Q: How has your experience been here at ICReDD and in the MANABIYA program so far?
A: It’s really good. It’s a different research scenario than what I’m used to. We speak the same science, but we have a completely different approach. Going so far from what is the reality of research in Europe, and coming to Japan, also with the cultural shock that there is at the beginning, it has been very helpful having a staff that is so helpful in including me in the daily life of the lab. And also, they help me communicate my research to other groups in the lab. All of the group has been supportive in connecting me to the common research facilities in the building, for analysis, for reactions, and other special purposes. One person actually assumed the role of guiding me through all the steps for the first weeks. And this was a very helpful approach, because slowly this person stepped a bit back, and now I have all the space and time to do my research autonomously.
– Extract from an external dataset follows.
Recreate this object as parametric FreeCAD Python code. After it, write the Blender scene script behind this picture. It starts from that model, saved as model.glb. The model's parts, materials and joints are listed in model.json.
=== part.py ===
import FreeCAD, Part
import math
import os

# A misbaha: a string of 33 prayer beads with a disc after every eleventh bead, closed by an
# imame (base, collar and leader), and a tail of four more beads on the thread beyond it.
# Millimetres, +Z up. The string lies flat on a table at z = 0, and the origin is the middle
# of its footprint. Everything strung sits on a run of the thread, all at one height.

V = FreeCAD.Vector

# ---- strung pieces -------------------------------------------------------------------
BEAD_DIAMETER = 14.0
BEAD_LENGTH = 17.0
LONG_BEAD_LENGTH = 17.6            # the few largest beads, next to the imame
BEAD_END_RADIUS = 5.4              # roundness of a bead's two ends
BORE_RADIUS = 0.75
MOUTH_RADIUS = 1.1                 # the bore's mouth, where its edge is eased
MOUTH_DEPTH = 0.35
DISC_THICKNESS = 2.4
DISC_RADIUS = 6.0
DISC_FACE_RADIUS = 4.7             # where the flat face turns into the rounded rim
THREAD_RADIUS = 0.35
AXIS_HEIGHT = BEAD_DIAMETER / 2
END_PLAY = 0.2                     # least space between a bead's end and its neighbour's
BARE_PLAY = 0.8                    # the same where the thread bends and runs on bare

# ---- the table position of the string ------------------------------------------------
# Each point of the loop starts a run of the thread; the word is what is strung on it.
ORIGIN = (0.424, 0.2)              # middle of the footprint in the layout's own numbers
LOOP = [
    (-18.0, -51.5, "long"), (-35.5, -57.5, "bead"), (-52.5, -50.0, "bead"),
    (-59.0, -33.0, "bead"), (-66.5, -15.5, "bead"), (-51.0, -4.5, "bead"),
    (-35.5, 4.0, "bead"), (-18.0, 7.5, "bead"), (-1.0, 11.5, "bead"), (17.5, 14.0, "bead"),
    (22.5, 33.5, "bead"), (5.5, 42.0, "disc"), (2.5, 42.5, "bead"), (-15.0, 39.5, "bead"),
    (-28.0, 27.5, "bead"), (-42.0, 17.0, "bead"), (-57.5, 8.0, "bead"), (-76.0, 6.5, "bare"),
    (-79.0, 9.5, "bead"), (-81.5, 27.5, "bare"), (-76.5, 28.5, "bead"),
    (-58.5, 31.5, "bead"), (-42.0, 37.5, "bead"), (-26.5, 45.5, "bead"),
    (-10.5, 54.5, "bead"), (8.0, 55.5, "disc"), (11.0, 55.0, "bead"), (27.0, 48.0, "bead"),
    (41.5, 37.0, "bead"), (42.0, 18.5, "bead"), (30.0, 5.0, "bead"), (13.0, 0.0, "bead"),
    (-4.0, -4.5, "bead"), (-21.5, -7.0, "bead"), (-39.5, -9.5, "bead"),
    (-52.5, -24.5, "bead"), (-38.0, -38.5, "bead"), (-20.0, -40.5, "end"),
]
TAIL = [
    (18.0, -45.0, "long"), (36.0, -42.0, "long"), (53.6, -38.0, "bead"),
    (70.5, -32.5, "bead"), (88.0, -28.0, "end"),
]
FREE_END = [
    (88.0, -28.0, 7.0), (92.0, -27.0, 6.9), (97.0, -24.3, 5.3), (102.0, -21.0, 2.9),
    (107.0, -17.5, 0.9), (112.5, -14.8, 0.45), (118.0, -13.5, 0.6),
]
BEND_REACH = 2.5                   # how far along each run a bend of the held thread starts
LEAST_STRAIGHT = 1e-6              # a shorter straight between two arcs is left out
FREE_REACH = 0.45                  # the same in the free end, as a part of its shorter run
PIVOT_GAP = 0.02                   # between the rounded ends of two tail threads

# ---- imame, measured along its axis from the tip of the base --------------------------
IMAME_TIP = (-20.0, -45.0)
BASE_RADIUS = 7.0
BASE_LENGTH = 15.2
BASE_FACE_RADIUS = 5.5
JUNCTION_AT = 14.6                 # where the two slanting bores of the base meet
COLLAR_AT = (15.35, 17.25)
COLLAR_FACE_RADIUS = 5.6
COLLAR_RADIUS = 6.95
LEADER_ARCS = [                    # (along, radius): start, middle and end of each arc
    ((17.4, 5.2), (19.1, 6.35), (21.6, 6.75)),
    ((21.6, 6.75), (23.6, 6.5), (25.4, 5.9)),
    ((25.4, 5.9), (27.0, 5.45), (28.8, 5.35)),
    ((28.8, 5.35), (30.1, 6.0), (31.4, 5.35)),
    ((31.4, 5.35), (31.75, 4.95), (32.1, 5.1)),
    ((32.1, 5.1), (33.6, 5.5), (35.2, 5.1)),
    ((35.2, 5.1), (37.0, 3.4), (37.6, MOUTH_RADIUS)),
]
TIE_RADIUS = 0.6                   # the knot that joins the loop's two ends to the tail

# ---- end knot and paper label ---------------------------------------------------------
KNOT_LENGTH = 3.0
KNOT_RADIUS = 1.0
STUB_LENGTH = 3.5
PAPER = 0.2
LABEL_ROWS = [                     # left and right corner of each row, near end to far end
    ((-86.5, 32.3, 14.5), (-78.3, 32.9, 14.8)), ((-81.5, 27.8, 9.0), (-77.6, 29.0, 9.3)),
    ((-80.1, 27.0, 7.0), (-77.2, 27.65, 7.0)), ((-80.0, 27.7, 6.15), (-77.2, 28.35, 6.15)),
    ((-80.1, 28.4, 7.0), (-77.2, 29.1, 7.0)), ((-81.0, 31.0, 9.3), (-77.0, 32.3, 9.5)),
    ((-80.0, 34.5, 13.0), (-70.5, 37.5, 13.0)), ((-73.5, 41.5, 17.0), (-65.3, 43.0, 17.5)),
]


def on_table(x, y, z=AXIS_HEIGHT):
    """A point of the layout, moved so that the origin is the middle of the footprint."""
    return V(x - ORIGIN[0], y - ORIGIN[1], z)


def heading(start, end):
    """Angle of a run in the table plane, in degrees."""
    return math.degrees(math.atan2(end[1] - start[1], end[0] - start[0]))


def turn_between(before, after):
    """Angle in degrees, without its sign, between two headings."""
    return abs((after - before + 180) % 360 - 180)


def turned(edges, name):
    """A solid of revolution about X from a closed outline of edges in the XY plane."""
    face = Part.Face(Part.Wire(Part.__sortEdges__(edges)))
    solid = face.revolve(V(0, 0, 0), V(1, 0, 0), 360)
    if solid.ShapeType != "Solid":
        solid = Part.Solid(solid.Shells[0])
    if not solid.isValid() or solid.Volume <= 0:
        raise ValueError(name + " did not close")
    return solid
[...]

Q: How has it been living in Sapporo and adjusting to a new location and new culture?
A: Maybe I am kind of lucky because I am a very curious person. I have had other working experience abroad and so I just like to jump in. The more different the place is from what I already know, the more I am intrigued to be there. Life in Sapporo is definitely completely different than in Europe, food-wise and culture-wise, but the impact has been very positive. Although there is the language barrier very often, I noticed there is a very big willingness of the locals to help you in any way they can.
Q: Have you been able to adjust to the new situation quickly?
A: I have made a large use of technology and pictures, and I have managed to integrate. It’s also helpful to have this kind of similarity between the work here and the work at home. Also in Germany I wake up and go to the lab, then I go out for lunch, then I come back home, and then I have the rest of my day. I have the same kind of lifestyle here. There are some common threads that then help when making little adjustments one at a time.
Q: Have you tried some of the local food?
A: I am bothering my colleagues every day to bring me to try more and more stuff. I love food, so I really enjoy that. Yes, I tried some sashimi at the Nijo fish market, and I have the promise of my colleagues to try Genghis Khan (lamb barbecue) that is famous here.